Write out every line of the material exactly as it appears.
* Begin DATA LINES *
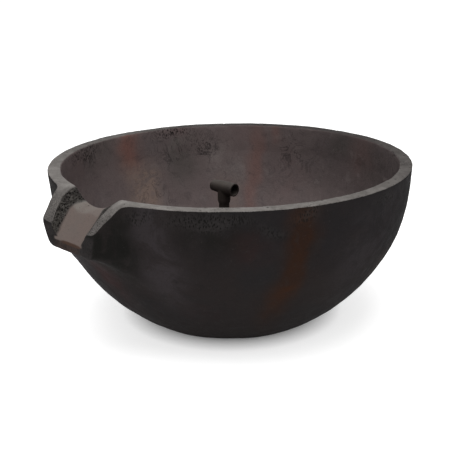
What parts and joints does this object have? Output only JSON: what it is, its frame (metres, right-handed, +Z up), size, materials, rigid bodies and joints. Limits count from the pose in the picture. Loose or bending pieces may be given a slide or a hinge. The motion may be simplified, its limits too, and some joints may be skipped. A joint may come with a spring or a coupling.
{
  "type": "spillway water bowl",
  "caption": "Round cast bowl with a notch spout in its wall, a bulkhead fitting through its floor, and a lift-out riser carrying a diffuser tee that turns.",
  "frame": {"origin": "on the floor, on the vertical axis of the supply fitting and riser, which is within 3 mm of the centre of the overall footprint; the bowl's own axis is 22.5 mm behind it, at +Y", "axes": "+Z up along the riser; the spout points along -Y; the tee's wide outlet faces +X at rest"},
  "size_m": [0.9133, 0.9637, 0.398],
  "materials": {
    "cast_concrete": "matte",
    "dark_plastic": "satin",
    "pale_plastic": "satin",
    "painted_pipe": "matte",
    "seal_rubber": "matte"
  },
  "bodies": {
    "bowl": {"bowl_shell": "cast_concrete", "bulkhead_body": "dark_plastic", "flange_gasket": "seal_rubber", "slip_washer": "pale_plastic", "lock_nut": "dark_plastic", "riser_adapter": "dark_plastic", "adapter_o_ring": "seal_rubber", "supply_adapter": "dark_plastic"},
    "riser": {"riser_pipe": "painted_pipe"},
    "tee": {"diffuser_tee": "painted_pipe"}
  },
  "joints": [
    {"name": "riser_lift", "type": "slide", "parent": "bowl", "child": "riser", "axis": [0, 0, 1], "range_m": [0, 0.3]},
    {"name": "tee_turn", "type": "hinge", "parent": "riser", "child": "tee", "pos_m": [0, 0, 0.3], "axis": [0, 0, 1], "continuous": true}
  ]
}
* End DATA LINES *
• THE ANSWER:
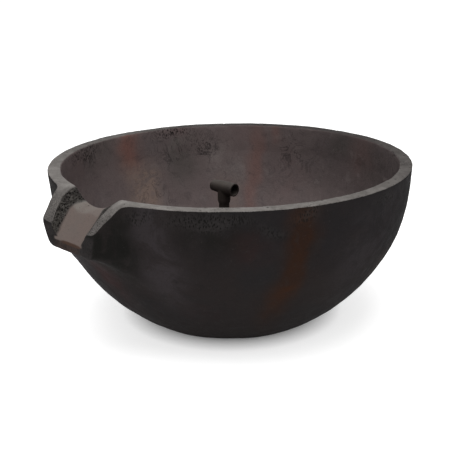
What parts and joints does this object have? Output only JSON: what it is, its frame (metres, right-handed, +Z up), size, materials, rigid bodies and joints. Limits count from the pose in the picture. Loose or bending pieces may be given a slide or a hinge. The motion may be simplified, its limits too, and some joints may be skipped. A joint may come with a spring or a coupling.
{
  "type": "spillway water bowl",
  "caption": "Round cast bowl with a notch spout in its wall, a bulkhead fitting through its floor, and a lift-out riser carrying a diffuser tee that turns.",
  "frame": {"origin": "on the floor, on the vertical axis of the supply fitting and riser, which is within 3 mm of the centre of the overall footprint; the bowl's own axis is 22.5 mm behind it, at +Y", "axes": "+Z up along the riser; the spout points along -Y; the tee's wide outlet faces +X at rest"},
  "size_m": [0.9133, 0.9637, 0.398],
  "materials": {
    "cast_concrete": "matte",
    "dark_plastic": "satin",
    "pale_plastic": "satin",
    "painted_pipe": "matte",
    "seal_rubber": "matte"
  },
  "bodies": {
    "bowl": {"bowl_shell": "cast_concrete", "bulkhead_body": "dark_plastic", "flange_gasket": "seal_rubber", "slip_washer": "pale_plastic", "lock_nut": "dark_plastic", "riser_adapter": "dark_plastic", "adapter_o_ring": "seal_rubber", "supply_adapter": "dark_plastic"},
    "riser": {"riser_pipe": "painted_pipe"},
    "tee": {"diffuser_tee": "painted_pipe"}
  },
  "joints": [
    {"name": "riser_lift", "type": "slide", "parent": "bowl", "child": "riser", "axis": [0, 0, 1], "range_m": [0, 0.3]},
    {"name": "tee_turn", "type": "hinge", "parent": "riser", "child": "tee", "pos_m": [0, 0, 0.3], "axis": [0, 0, 1], "continuous": true}
  ]
}